There’s also a hidden layer in data flow. Many supply chain platforms are now investing more heavily in trade compliance analytics and real-time tariff impact modeling. In practice, this means companies can simulate what happens to their landed cost if tariffs on a given HS code spike overnight. The ones that can respond instantly—by shifting orders, rerouting shipments, or tweaking bill of materials—are the ones that will survive prolonged volatility. That’s a tech-driven agility play, and it’s where the smartest operators are already investing.

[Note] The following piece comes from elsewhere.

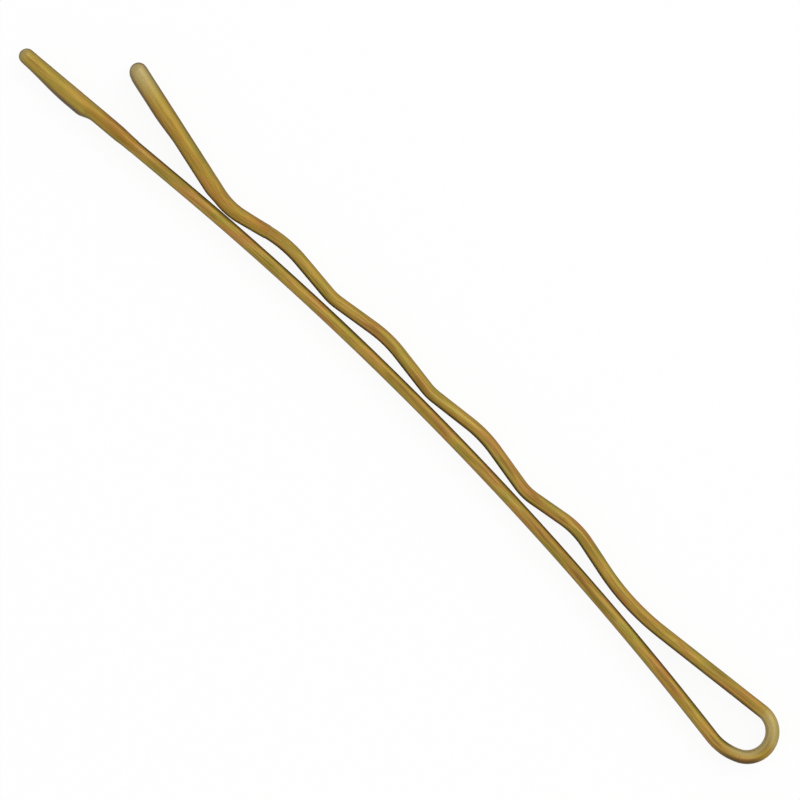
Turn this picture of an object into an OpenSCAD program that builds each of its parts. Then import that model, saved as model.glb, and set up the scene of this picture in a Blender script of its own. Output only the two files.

The bigger question is whether this sustained drop in Chinese imports will fundamentally alter the bilateral trade relationship. On paper, a fall in imports should narrow the US trade deficit with China—a metric Trump has consistently targeted. But in reality, much of the “lost” import value is simply being rerouted through intermediary countries, meaning the underlying dependency on Chinese production remains, just less directly visible. It’s similar to when a platform bans certain content types and creators simply migrate to mirror sites—the surface-level metrics improve, but the ecosystem behavior doesn’t change as much as it seems.

That’s why, even as Chinese imports into the US decline, the strategic interlinkage between the two economies persists. Complex goods still flow. Capital investment still finds its way into joint ventures. And the digital infrastructure that supports global trade—platforms for payments, compliance, and logistics—still has to account for both markets.

The takeaway for operators, whether you’re running a procurement team, a cross-border SaaS platform, or a B2B marketplace, is clear: don’t mistake the headline import numbers for a clean decoupling. This is a slow re-architecture, not a severing. Your playbook should be built for redundancy, speed of pivot, and embedded compliance logic.

Because if Trump’s first term taught us anything, it’s that these policy levers can swing fast. And if his second term is showing us something new, it’s that the most resilient systems aren’t the ones with the cheapest supplier—they’re the ones with the most optionality when the rules change.